Because he doesn't have any silos, disconnecting disciplines from one another, it's all one discipline, asking one big question: Who are we? What is our purpose?

I was stunned that he noticed how dragonflies fly -- that they have two sets of wings, and one goes up while the other goes down.

And Lauren, he doesn't have a microscope.

It's unreal. His observations about fossils, how rain gets to mountains, how the chambers of the heart work -- it's a beautiful mind.

He's got 4,000 pages filled with observation and experiments. There's no diary saying: Oh, I hate this person. I love this. I feel this.

So we get the luxury of not having to do the TikTok personal stuff, and instead do what he's all about. We were liberated from the tabloid sensibilities that inform our present day.

I loved that it didn't get too personal, or guess at his love life. It let you really dive into his mind. Experts briefly mentioned Giacomo Caprotti, [also called Salaì] who lived with him. They say: Leonardo was probably gay, then you move on.

It seems quite probable he was gay, [but] we don't know. He never wrote, "I made love to Salaì." His notes are straightforward, grocery lists, in his mirror script.

That's another thing that surprised me: He wrote everything backward because he was left-handed.

I'm a leftie; I smudged papers all my life.

[laughs] You always get this question, but what do you want people to take from this film?

For 50 years my answer to that has been: "I just want to tell a good story. Whatever you want to get out of it, you can get out of it." But now, I think I want people to want to be more like Leonardo.

To focus, to concentrate, to be aware of nature, to observe, to see the way light strikes objects, to see how everything is connected -- there are no separate disciplines. He was a cartographer and drawing master and inventor and designer and architect. It all becomes one unified pursuit. The Mona Lisa is a great work of science, and his anatomies are great works of art.

I love that.

So I'd want people to be more like him. The other thing is I want people to stop making jokes about Mona Lisa smiles.

[laughs] Right.

I understand why. But when you understand that this painting is the apotheosis of his understanding of how the universe works, she is the embodiment of the entire human project -- it's exquisite beyond belief.

Our film scholar says, Google the Mona Lisa. Look at her right cheek and try to see where the divisions are between the cheek to the nostrils, to the eye, down to the lips -- you just can't find it. It's just an imperceptibly perfectly rendered human being. He's taken inanimate objects -- pigment, poplar panel -- and turned them into a human being. He wanted to understand the intentions of [his subjects] minds: What are they thinking? What are they feeling? What's the story here? Everything is wrapped up in that smile.

You mentioned the intention of the mind -- I found that so powerful in the film. That he wondered about the nerves in the eyes, how that reflected the brain, the way the brain interpreted emotion. One example is The Last Supper. Ross King said it's more than a snapshot.

A painting represents a frozen moment -- but his represents a whole series of moments [by capturing subjects'] emotional and spiritual and mental life.

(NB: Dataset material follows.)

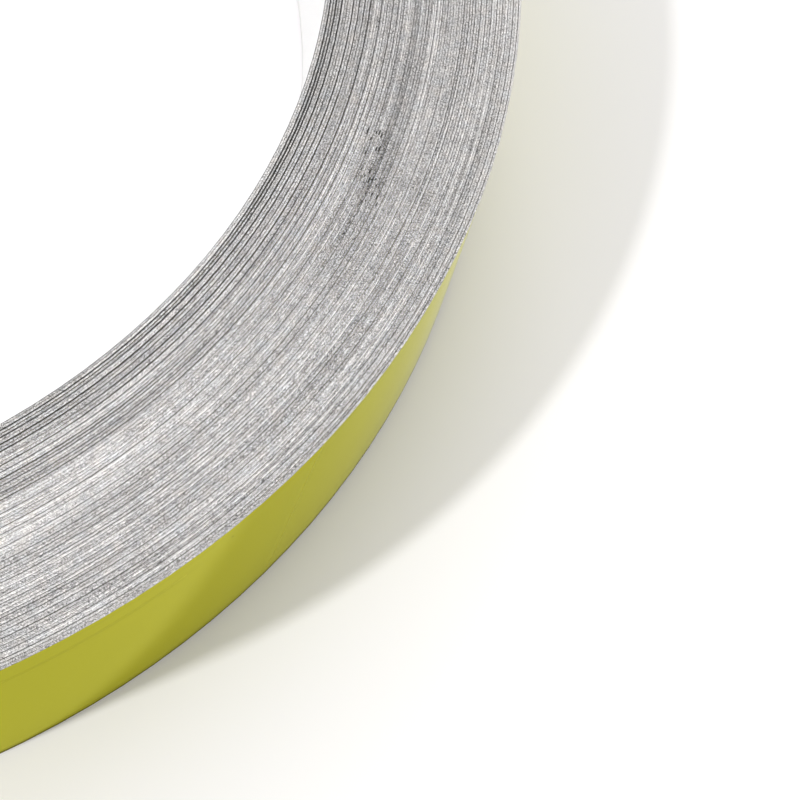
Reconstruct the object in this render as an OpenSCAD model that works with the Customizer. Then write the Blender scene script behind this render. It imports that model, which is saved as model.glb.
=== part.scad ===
// Coil of painted aluminium strip for the sides of channel letters.
// One long strip is wound on its edge, turn on turn, and the coil lies flat.
// The axis of the coil is Z, and its lower end lies at z = 0.

/* [Strip] */
// Width of the strip, which is the height of the coil lying flat
strip_width = 50; // [20:1:160]
// Thickness of the strip with its paint, which is the pitch of the turns
strip_thickness = 0.6; // [0.4:0.05:1.5]

/* [Coil] */
// Diameter of the bore, which is the inner face of the first turn
bore_d = 305; // [150:1:520]
// Turns that the round body is made of, without the lap on its outside
turns = 71; // [10:1:110]
// Angle that the strip runs on past the point where its last lap is clear
tail_angle = 100; // [10:5:170]

/* [Slit edges] */
// Width of the crack that the slit edges leave between two turns
crack_width = 0.2; // [0.1:0.05:0.3]
// Depth of that crack below the end face
crack_depth = 0.3; // [0.15:0.05:0.8]

/* [Hidden] */
$fn = 180;
bore_r = bore_d / 2;
body_r = bore_r + turns * strip_thickness;
half_crack = crack_width / 2;
// The outermost lap is drawn from two centres, as a spiral is with compasses.
// It leaves the round body on a half circle about a point half a thickness off
// the axis, and is one thickness further out where that half circle closes.
centre_shift = strip_thickness / 2;
cut_margin = 1;

// Section through the wound turns. Along both ends the outline dips into the
// crack between each two turns.
module wound_section() {
    seams = [for (i = [1 : turns - 1]) bore_r + i * strip_thickness];
    upper_edge = [for (x = seams) each [
        [x - half_crack, strip_width],
        [x, strip_width - crack_depth],
        [x + half_crack, strip_width]]];
    lower_edge = [for (i = [turns - 2 : -1 : 0]) each [
        [seams[i] + half_crack, 0],
        [seams[i], crack_depth],
        [seams[i] - half_crack, 0]]];
    inner_face = [[bore_r, 0], [bore_r, strip_width]];
    outer_face = [[body_r, strip_width], [body_r, 0]];
    polygon(concat(inner_face, upper_edge, outer_face, lower_edge));
}

// Section through the one turn outside the round body. Only its inner side
// has a crack beside it.
module tail_section() {
    polygon([
        [body_r, crack_depth],
        [body_r, strip_width - crack_depth],
        [body_r + half_crack, strip_width],
        [body_r + strip_thickness, strip_width],
        [body_r + strip_thickness, 0],
        [body_r + half_crack, 0]]);
}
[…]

I think today he'd be a filmmaker and put us all out of business [laughs] because he'd have figured out how to capture narratives with such extraordinary compassion.

Or the way his interest in emotions was tied in with his interest in anatomy.

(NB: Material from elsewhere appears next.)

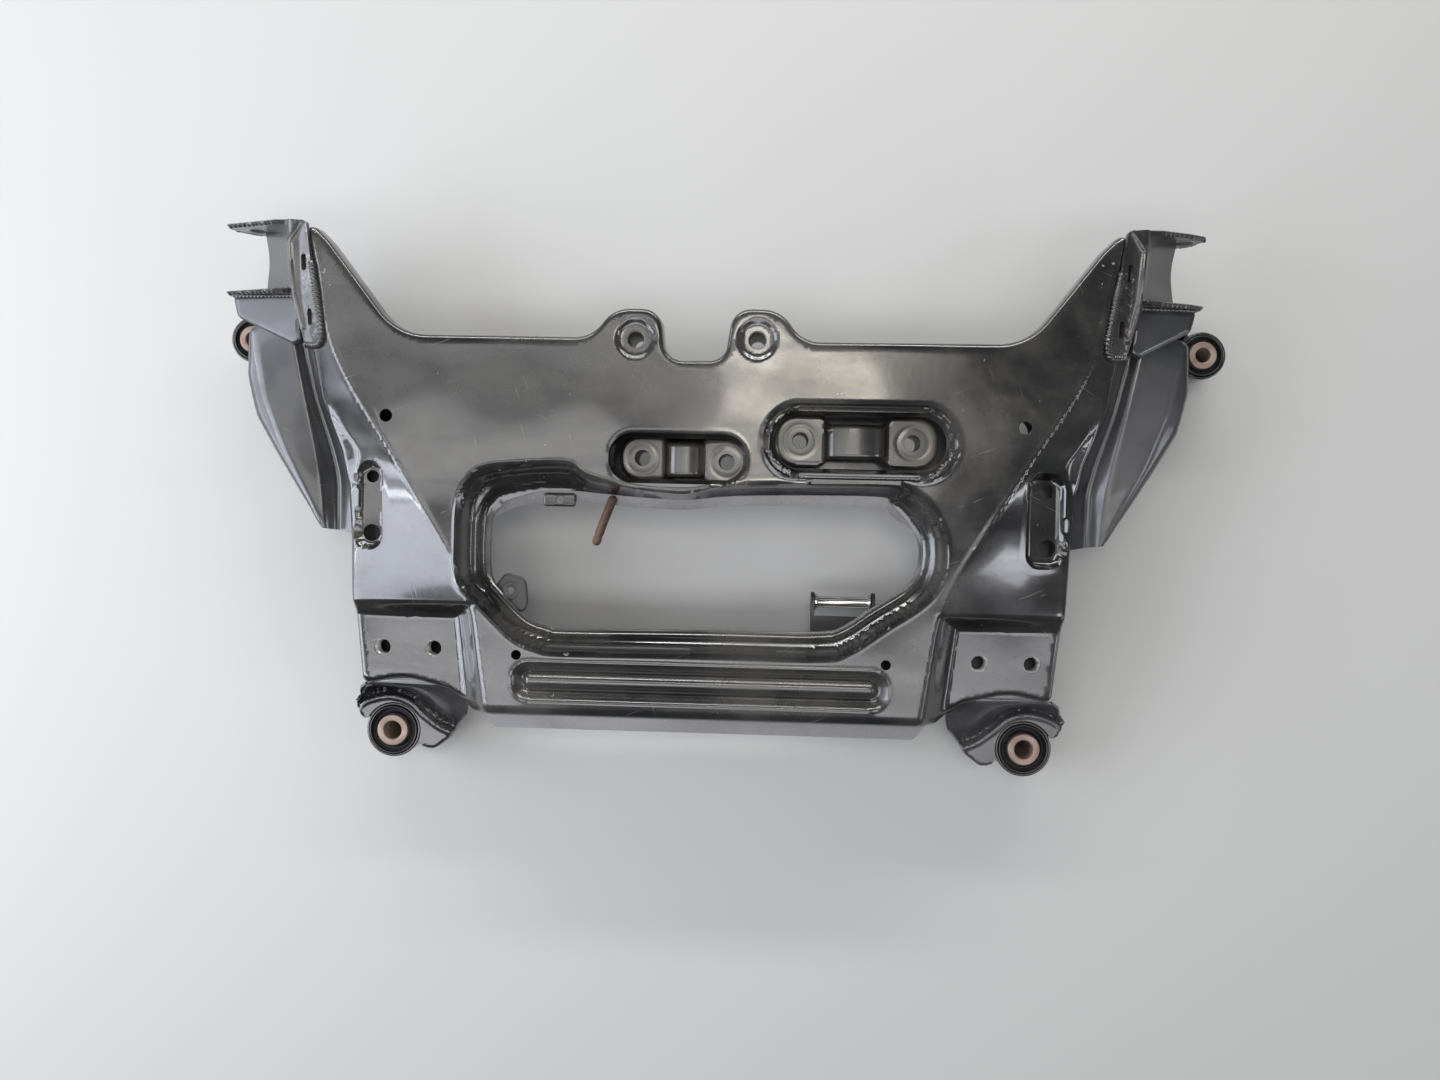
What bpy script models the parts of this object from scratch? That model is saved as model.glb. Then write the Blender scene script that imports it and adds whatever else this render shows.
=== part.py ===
"""Front subframe: two pressed shells, side arms, brackets, collars and four rubber mounts.

All sizes are in millimetres. X runs across the car, Y towards the arm brackets, Z up.
Every pressing is a list of contours in plan with a height for each, which is
triangulated, given its sheet thickness and closed at its edges.
"""
import math

import bmesh
import bpy
import numpy as np
from mathutils import Vector
from mathutils.geometry import delaunay_2d_cdt

for stale in list(bpy.data.objects):
    bpy.data.objects.remove(stale, do_unlink=True)

MM = 0.001

# Sheet metal and clearances
SHEET = 2.6
BRACKET_SHEET = 4.0
SEAM = 0.4
FACETS = 24

# Heights above the surface that the rubber mounts rest on
TOP_Z = 120.0
FLOOR_Z = 57.5
PAD_Z = 96.0
OPENING_FLANGE_Z = 92.0
POCKET_Z = 91.0
RACK_PLATE_Z = 98.0

# Rolled edge of the upper pressing: how far it turns down, and its inward steps
REAR_TURN_DOWN = 16.0
SIDE_TURN_DOWN = 11.0
FRONT_EDGE_Z = 84.0
ROLL_STEPS = ((0.0, 1.0), (1.1, 0.42), (3.6, 0.0))

# Plan of the upper pressing
REAR_Y = 145.0
FRONT_Y = -183.0
FLANGE_Y = -200.0
NEST = 4.6
HORN_Y = 236.0
EAR_LEFT = (-63.0, 143.0)
EAR_RIGHT = (41.0, 144.0)
EAR_LOBE = 27.0
EAR_BORE = 6.8
EAR_DISH = 16.5
EAR_DISH_DEPTH = 2.5
EAR_COLLAR = 12.0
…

He's experimenting with heart valves and how blood flows. He's building, for no practical reason, a model of the heart using silk as the valves, pumping in grass-seed and water. And he's understanding the mechanics of how they open and close. You just go, "OK, Leonardo, what's this for?" But 450, 475 years later, we find out that that's exactly the way a heart works.

Why do you think he matters now, at this moment?

He's so modern. I have a friend who's a foot doctor who says he only uses Leonardo's drawings of the foot.

I think also, like you were saying, we don't have that sense of connection to nature anymore. We don't have that curiosity anymore. It seems a critical time to bring that back.

We've lost that connection. I have a wish that people would want to be more like him. He's inspirational.